Yep. He actually suggested that my annoyance at the ending spoiler was my own fault for caring about the story in the first place.
Anyway, he’s dead now. Murdered by my own hands. Say what you will about Mad Catz controllers, but they are thicker than a man’s skull.
I found myself thinking about those words again, recently, while playing Assassin’s Creed: Origins. I thought about them because Origins might be the first game I’ve played with combat so bad it made me quit on a story and world I was completely enthralled by.
Environmental Hazards
Origins is so utterly, breathtakingly gorgeous that every time I discovered a new part of the map, I’d lounge back in my saddle and just gaze. There’s the type of environmental storytelling you might find in a Dead Space or a Bioshock, where personal trinkets in a long-abandoned crew station divulge micro-narratives about the lives of its inhabitants. Then, there’s the type of environmental storytelling in Origins, where entire cities, villages, desserts, monuments and agricultural societies encapsulate social hierarchies and cultures. On top of this, it’s all beautiful enough that the included photo mode – one that leaves map markers where other players have taken snapshots – never once feels like a vanity feature, more of an absolute necessity.
And the game refused to let me enjoy it. Any attempts to canter off on some mercurially-spurred exploit through these wonderful vistas were hamstrung on the jagged edges of level-gated areas. I used to dig RPG mechanics in action games. Now, these upgrades are to adventure what Hallmark cards are to romance. Attempts to imprison the deeply personal in the blandly universal. Emergent, player-led discovery and mastery counts for nothing against the grind. It’s all about the points, the experience is secondary.
Statistical progress has always acted, in some form, as representation of a character’s narrative arc. Facing down a hundred hit point dragon with a ten damage sword is mechanically identical to fighting a ten hit point lizard man with a one damage sword. The difference lies in a Kuleshov effect-esque grandiosity of setting. This is why, for example, Oblivion‘s level scaling enemies felt so strange and unsatisfying. Bandits in Daedric armour were not only a narratively bizzare encounter, but they also weakened the player’s sense of statistical progress. The ability to measure a character’s development in a form that is applicable to their interaction with the game is not only necessary to power the hedonic treadmill of novelty, but also directly mirrors the narrative growth of the typical hero’s journey. If I was a tosser, I might call it ludonarrative harmony. But I’m not, so I won’t. (It is basically ludonarrative harmony tho)
Origins RPG systems stand in direct opposition to both narrative freedom, and freedom of environmental discovery. This comes to a complete head with the requirement to upgrade the hidden blades.
Nothing is permitted
Perhaps the most instantly recognisable aspect of Assassin’s Creed since its inception, the hidden blades are more than a weapon: they are the entire reason for the careful navigation of the series’ expansive, multi-layered environments.

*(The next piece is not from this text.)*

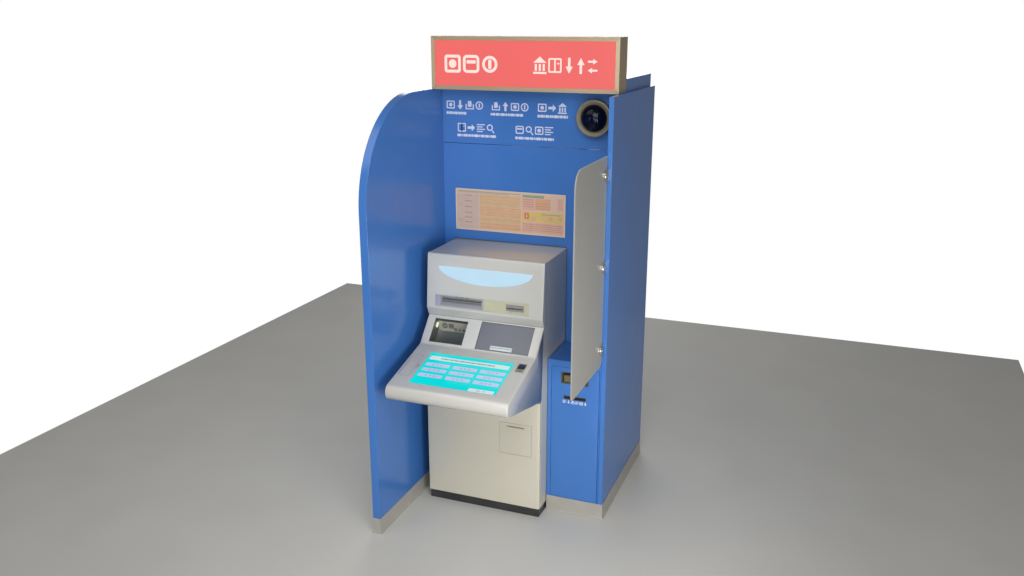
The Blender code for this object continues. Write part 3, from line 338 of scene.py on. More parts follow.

During story-relevant assassination missions, all tension relies on their lethality. The opportunity to use the hidden blades successfully is the reward for taking the architecture seriously, for treating it as an opponent to be overcome and an ally to be utilised for maximum effect. Weaken the blades, and you weaken the entire structure of play. Not only this, but you weaken the entire identity the player has come to adopt. What’s an assassin with no ability to assassinate?
All this is to say that, as hard as it is to admit, my brother was right; there does come a point where game mechanics are so antithetical to the intended effects of the world building and narrative that there’s no longer any point engaging. I loved spending time with Bayek. Loved his easy charisma. Loved the slightly-too-on-the-nose way the story would focus on his relationship with the children he meets to remind us of the tragedy involving his own son. But I can find out how this story ends on YouTube. For now, there’s nothing in Origins to compel me to play it again.